Prince Twins often is characterized as a contemporary African artist, but Glassie believes he should be considered among the modern arts greats.
"He is an artist, who in Africa, has done exactly what (Pablo) Picasso did in his place in Spain and what (Vassily) Kandinsky did in his place in Russia," the IU professor said. "He's performed like them, that is, he's looked backward into his own tradition and looked outward to other possibilities.
"It's the same move, to look into the past for inspiration and to look out to other cultures and then to draw all that together to produce a new kind of art," he added. "I'm a folklorist and students of folk art will tend to look backward for antecedents. Students of contemporary art usually look out to the contemporary art market. But I think he's looking to the future.
"The guiding principle of his art would be, 'what will the future be like if we could make it better than it is,' and his paintings tend to draw a picture of a future that would preferable to the present we live in."

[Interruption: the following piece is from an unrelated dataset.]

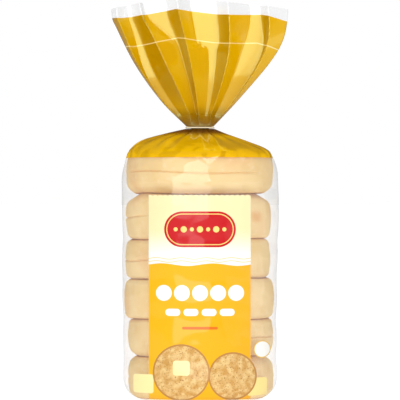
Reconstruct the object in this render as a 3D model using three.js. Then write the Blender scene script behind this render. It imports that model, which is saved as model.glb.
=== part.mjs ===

The book is based on numerous conversations between the artist and author in Philadelphia, where they also became friends, as well as during an extended stay in Nigeria. Glassie said each story Prince Twins told about his life also expressed a broader theme that gave it deep cultural meaning.
After examining Prince Twins' life in the first half of the book, the second half analyzes the paintings individually. It's been described as part biography and part artist's catalog. Glassie addresses tradition and innovation in Prince Twins' art, the development of his personal style, the force of the supernatural in Nigerian life and the difficulties faced by an immigrant artist in the United States.
"His paintings are a plea to acknowledge the spiritual in this world, and then to acknowledge as a result of that the need for peaceful relations," Glassie summed up. "He's not just making a picture - he's got a rhetoric and a purpose. He told me, 'You don't just pick up a brush; you have a reason for doing what you are doing."